The proposal, which was published in the February 24, 2022 Federal Register, is complex. It would eliminate the current rule’s question-and-answer format, update the rules for statutory changes since the rules were last updated and address issues that were raised in private letter rulings and comments.

Most significantly, the proposal incorporates these provisions of the SECURE Act of 2019:

  • Changing the age component of the required beginning date from 70½ to 72
  • Extending the post-death distribution period from five to 10 years for most beneficiaries
  • Limiting the beneficiaries who can receive lifetime payments to “eligible designated beneficiaries,” defined as spouses, minor children, disabled or chronically ill beneficiaries and non-spouse beneficiaries who are no more than 10 years younger than the participant

In general, the proposed rule would be effective for the calendar year beginning January 1, 2022.

The January 1, 2022 date is only a proposed date.

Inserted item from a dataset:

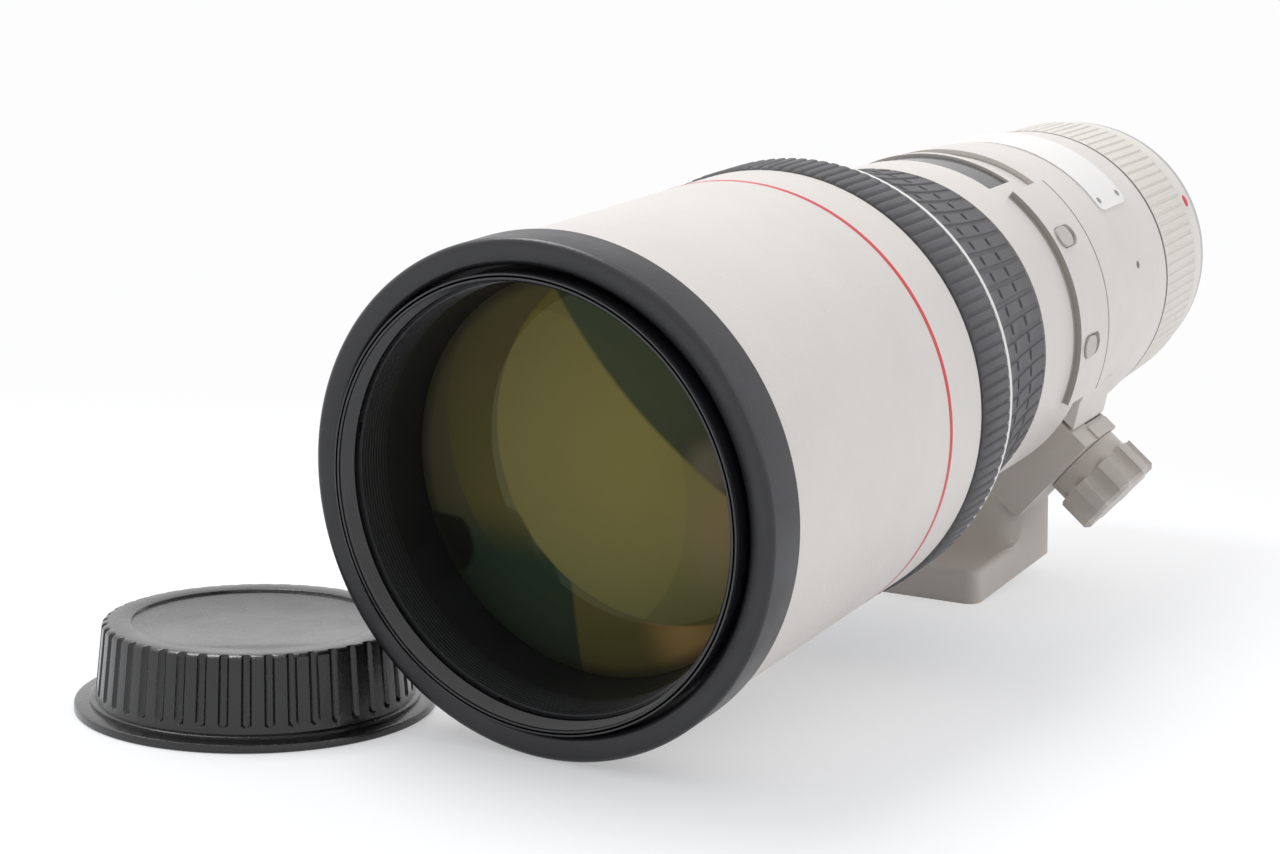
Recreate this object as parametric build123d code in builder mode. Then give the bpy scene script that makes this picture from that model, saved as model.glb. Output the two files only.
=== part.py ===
from build123d import *
import math
import os

# Telephoto lens with a sliding hood, a focus drive, two switches and a hinged tripod collar.
# Millimetres. The origin is the centre of the mount flange's seating face, on the optical axis.
# +Y runs along the optical axis towards the camera body, +Z is up, +X is to the right seen from the front.
# Angles round the axis are in degrees from the top (+Z) towards the right (+X).

# Lengths along the axis, counted from the seating face towards the front
flange_thickness = 1.7
rear_ring_length = 30.7
rear_ring_taper_length = 8.0
rear_ring_gap = 0.5
rear_barrel_length = 31.5
rear_barrel_taper_length = 12.8
collar_width = 19.0
collar_side_gap = 0.3
neck_length = 7.8
main_barrel_length = 26.0
focus_ring_length = 35.0
focus_ring_gap = 0.5
band_thickness = 0.9
band_gap = 0.3
hood_grip_length = 12.8
hood_tube_length = 77.4
hood_front_length = 9.7
filter_ring_proud = 1.8

# Clearances
slide_gap = 0.3
turn_gap = 0.15
seat_gap = 0.05

# Radii of the front, built outwards from the filter thread
filter_radius = 38.5
filter_rim_wall = 1.0
front_barrel_wall = 1.65
hood_side_gap = 1.0
hood_wall = 1.6
hood_lip = 0.5
hood_front_proud = 1.2
hood_grip_proud = 0.6
hood_grip_thickness = 1.6
band_proud = 0.16
focus_front_proud = 0.1
filter_rim_radius = filter_radius + filter_rim_wall
front_barrel_radius = filter_rim_radius + seat_gap + front_barrel_wall
hood_inner = front_barrel_radius + hood_side_gap
hood_opening_radius = hood_inner - hood_lip
hood_radius = hood_inner + hood_wall
hood_front_radius = hood_radius + hood_front_proud
hood_grip_radius = hood_radius + hood_grip_proud
band_radius = hood_radius + band_proud
focus_front_radius = hood_radius + focus_front_proud

# Radii of the rear, all stepped from the rear barrel
rear_barrel_radius = 35.1
rear_barrel_wall = 3.1
rear_barrel_taper = 1.1
rear_ring_step = 0.1
rear_ring_first_taper = 0.6
rear_ring_last_taper = 1.2
mount_step = 0.1
spigot_wall = 3.05
groove_depth = 1.35
rear_bore = rear_barrel_radius - rear_barrel_wall
rear_barrel_end_radius = rear_barrel_radius - rear_barrel_taper
rear_ring_radius = rear_barrel_end_radius - rear_ring_step
rear_ring_waist_radius = rear_ring_radius - rear_ring_first_taper
rear_ring_end_radius = rear_ring_waist_radius - rear_ring_last_taper
rear_ring_bore = rear_bore - seat_gap - spigot_wall
mount_radius = rear_ring_end_radius - mount_step
groove_seat_radius = rear_barrel_radius - groove_depth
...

In the case of rules as technical and complicated as these, it would not be surprising to see the final rules delayed.

Comments are welcome

Comments are due by May 25, 2022. There will be a public hearing on June 15, 2022.

Implications for plan sponsors

For 2021 calendar-year distributions, taxpayers must apply the existing rules, taking into account a reasonable, good-faith interpretation of the amendments made by the SECURE Act.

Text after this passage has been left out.